▶ WHAT TO PRODUCE: For this exercise, write out exactly, and only, the lines running from the line that contains "Reconstruct the object" through the line that contains "adhesive_diameter = 3.4".

--- START DATA LINES ---

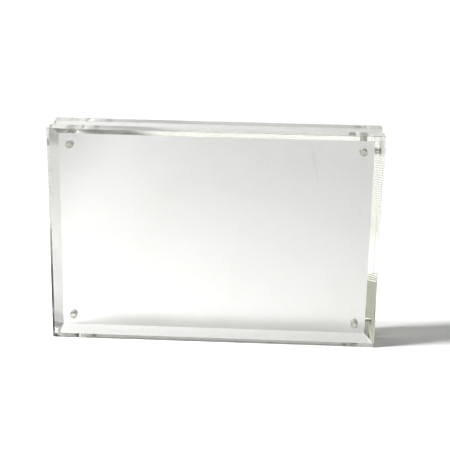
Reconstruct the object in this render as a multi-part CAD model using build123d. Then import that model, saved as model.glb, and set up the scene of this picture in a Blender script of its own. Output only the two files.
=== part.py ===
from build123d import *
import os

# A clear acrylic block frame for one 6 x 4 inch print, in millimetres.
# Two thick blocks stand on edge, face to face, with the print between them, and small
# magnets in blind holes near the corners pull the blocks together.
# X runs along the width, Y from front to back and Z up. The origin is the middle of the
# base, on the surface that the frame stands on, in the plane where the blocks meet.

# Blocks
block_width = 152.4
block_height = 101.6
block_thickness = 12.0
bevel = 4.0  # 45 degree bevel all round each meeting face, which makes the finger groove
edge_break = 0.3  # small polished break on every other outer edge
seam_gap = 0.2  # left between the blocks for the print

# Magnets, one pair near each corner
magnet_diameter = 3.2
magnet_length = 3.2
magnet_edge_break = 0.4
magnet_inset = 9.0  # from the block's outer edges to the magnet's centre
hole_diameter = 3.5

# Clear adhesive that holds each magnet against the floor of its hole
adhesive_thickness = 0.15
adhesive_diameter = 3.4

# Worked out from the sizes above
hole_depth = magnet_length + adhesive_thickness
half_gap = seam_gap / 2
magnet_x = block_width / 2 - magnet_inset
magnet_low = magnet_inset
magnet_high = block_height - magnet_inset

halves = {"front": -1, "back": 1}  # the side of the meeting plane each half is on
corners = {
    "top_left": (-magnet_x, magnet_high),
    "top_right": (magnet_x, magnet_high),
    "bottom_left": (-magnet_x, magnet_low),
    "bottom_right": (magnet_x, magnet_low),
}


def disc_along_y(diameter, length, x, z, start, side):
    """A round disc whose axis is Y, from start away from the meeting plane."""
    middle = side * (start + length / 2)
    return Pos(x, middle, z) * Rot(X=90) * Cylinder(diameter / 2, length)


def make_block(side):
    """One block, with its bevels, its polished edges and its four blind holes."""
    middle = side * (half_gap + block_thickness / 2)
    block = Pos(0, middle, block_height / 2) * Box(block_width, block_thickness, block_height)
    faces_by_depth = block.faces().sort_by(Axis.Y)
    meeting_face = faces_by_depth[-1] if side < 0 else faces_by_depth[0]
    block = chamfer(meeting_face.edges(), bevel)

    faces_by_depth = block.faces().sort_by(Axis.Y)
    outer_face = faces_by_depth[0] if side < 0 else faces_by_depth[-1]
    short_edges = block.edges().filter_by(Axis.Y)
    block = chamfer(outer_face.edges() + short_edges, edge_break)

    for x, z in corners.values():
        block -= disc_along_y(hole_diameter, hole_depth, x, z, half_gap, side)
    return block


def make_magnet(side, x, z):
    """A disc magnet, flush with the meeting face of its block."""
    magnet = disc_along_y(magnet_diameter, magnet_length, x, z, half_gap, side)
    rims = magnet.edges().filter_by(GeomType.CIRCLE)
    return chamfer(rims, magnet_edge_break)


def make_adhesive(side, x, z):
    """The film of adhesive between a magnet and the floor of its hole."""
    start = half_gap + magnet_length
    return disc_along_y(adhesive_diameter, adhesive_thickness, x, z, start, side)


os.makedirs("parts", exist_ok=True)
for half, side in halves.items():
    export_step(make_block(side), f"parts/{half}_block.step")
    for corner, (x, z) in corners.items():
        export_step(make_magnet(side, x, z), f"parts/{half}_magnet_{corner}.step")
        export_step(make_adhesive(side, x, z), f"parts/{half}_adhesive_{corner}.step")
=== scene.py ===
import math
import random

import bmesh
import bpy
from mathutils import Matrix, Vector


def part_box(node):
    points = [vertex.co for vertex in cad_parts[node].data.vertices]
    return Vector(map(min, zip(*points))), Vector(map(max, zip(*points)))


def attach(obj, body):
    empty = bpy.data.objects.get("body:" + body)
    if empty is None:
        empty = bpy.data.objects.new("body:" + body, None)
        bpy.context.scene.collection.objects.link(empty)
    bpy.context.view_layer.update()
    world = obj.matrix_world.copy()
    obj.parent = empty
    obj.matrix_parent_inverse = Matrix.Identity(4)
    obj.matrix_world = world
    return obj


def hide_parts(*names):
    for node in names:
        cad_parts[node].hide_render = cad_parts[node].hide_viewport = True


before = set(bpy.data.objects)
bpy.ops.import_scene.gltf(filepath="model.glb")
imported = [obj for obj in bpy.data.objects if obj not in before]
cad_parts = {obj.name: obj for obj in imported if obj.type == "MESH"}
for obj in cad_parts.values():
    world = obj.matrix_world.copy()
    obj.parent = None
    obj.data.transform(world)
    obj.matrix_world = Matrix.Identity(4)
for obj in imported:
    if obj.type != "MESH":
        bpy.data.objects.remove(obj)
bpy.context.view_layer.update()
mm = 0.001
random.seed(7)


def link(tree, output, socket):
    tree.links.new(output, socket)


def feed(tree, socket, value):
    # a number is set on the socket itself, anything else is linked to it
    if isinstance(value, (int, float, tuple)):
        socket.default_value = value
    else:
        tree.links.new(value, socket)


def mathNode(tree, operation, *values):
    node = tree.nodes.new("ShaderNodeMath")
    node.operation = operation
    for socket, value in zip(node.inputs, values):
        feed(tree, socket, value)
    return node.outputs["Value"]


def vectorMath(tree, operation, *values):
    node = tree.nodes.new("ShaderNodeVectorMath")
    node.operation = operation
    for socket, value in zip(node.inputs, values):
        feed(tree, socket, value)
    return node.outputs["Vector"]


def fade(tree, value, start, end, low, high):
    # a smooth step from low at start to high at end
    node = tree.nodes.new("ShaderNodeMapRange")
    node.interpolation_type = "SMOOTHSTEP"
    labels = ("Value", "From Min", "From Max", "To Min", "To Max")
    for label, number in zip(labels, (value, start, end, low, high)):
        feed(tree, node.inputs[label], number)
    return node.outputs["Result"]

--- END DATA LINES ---
--- START DATA LINES ---

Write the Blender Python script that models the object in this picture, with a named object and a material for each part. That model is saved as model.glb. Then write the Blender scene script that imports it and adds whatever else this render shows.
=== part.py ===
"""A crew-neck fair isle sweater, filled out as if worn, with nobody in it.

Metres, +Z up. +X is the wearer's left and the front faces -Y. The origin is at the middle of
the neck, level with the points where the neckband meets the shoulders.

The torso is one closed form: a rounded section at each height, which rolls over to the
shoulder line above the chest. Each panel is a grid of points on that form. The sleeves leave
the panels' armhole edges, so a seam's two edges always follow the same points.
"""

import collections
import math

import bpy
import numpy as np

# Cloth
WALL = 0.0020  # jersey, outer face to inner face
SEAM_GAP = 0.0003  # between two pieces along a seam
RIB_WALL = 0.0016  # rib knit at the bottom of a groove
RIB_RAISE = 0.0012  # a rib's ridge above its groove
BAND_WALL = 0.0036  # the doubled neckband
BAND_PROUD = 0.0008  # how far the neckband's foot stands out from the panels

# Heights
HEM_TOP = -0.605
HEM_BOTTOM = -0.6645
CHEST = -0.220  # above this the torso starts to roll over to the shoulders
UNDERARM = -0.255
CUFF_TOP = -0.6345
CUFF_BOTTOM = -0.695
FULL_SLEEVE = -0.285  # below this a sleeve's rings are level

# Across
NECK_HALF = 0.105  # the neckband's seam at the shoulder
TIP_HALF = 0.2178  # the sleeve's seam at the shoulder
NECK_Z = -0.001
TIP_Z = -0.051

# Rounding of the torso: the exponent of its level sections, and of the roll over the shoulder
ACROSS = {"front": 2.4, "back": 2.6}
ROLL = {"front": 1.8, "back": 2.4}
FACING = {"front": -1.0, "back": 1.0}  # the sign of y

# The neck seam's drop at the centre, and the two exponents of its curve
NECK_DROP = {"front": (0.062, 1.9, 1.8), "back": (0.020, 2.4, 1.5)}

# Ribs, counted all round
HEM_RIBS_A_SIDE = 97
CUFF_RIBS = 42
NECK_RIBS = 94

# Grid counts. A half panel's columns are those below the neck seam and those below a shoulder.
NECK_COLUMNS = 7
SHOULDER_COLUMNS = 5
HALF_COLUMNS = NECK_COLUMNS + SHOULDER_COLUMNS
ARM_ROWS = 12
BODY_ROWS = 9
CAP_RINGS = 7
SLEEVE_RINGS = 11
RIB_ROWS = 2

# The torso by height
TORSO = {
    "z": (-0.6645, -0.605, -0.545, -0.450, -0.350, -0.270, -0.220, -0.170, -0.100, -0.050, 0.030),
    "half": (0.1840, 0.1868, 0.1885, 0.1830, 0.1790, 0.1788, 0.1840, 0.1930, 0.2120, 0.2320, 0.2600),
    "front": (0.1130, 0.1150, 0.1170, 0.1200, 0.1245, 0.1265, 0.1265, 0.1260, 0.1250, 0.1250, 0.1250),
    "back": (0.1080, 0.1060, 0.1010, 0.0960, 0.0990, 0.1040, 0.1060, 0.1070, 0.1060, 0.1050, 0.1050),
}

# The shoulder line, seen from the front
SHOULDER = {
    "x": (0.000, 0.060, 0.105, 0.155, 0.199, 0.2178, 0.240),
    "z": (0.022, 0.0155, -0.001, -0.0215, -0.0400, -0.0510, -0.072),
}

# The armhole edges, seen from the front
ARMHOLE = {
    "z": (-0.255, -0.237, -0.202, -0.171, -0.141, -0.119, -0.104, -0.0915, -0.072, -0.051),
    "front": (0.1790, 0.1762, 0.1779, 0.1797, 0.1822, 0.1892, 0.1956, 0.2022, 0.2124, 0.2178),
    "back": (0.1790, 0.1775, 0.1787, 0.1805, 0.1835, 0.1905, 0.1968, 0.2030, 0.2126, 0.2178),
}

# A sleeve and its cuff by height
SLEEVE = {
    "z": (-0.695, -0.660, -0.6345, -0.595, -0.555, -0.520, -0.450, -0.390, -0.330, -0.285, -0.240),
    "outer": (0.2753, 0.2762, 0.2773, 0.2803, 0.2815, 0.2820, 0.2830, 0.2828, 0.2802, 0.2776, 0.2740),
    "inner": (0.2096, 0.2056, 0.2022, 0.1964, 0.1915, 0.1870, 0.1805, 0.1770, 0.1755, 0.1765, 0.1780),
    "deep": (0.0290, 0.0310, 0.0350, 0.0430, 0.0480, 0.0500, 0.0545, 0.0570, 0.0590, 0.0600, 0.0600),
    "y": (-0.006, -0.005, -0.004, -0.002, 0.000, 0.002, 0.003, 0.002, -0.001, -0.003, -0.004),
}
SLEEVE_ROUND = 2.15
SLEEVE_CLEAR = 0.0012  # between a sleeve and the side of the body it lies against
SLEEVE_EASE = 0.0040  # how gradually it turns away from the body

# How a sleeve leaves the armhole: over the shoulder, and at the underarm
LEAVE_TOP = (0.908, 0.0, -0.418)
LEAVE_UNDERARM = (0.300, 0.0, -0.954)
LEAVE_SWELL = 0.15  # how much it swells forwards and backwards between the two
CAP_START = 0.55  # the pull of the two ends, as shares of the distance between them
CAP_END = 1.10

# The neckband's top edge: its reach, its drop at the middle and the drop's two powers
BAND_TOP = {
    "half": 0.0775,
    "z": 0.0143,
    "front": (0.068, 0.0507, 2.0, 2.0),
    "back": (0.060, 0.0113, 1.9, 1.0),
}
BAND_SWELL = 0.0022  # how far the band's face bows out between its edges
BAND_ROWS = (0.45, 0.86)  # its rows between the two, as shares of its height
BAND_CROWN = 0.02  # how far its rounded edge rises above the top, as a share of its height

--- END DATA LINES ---
--- START DATA LINES ---

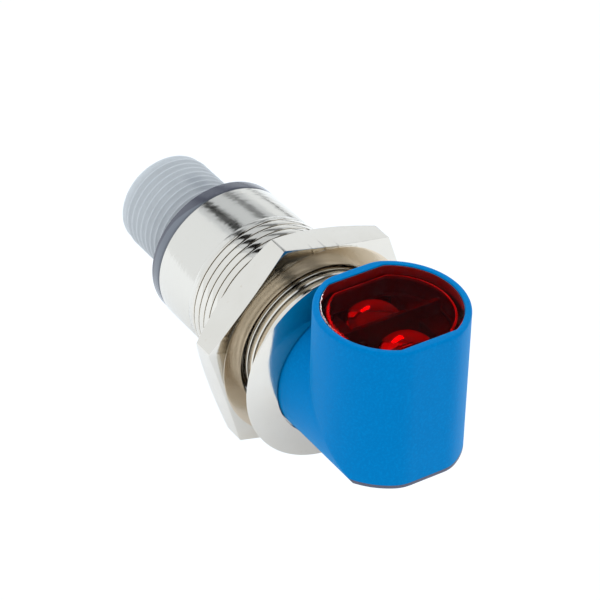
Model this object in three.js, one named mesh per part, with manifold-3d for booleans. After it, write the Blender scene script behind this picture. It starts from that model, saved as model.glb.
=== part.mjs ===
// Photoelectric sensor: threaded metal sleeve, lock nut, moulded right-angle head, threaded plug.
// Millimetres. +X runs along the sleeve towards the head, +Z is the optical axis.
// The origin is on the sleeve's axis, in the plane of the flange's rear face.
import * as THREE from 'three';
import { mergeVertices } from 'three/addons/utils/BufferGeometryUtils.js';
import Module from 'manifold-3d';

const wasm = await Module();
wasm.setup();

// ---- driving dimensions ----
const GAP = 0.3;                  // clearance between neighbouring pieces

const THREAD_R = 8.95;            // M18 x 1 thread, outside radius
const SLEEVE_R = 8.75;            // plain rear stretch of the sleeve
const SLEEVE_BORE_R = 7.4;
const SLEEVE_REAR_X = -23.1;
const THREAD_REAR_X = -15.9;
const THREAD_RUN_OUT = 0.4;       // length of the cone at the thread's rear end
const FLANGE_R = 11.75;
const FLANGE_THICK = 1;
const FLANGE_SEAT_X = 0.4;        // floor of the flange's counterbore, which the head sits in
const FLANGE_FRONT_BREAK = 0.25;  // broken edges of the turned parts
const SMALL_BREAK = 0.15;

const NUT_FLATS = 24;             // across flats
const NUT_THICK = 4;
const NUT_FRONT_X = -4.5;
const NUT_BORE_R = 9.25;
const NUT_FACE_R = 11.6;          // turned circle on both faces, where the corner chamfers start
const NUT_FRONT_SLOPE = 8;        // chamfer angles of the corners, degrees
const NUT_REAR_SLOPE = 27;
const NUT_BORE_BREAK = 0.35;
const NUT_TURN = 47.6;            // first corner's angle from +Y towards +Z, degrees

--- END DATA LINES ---

▶ RESULT FOR THIS EXERCISE:
Reconstruct the object in this render as a multi-part CAD model using build123d. Then import that model, saved as model.glb, and set up the scene of this picture in a Blender script of its own. Output only the two files.
=== part.py ===
from build123d import *
import os

# A clear acrylic block frame for one 6 x 4 inch print, in millimetres.
# Two thick blocks stand on edge, face to face, with the print between them, and small
# magnets in blind holes near the corners pull the blocks together.
# X runs along the width, Y from front to back and Z up. The origin is the middle of the
# base, on the surface that the frame stands on, in the plane where the blocks meet.

# Blocks
block_width = 152.4
block_height = 101.6
block_thickness = 12.0
bevel = 4.0  # 45 degree bevel all round each meeting face, which makes the finger groove
edge_break = 0.3  # small polished break on every other outer edge
seam_gap = 0.2  # left between the blocks for the print

# Magnets, one pair near each corner
magnet_diameter = 3.2
magnet_length = 3.2
magnet_edge_break = 0.4
magnet_inset = 9.0  # from the block's outer edges to the magnet's centre
hole_diameter = 3.5

# Clear adhesive that holds each magnet against the floor of its hole
adhesive_thickness = 0.15
adhesive_diameter = 3.4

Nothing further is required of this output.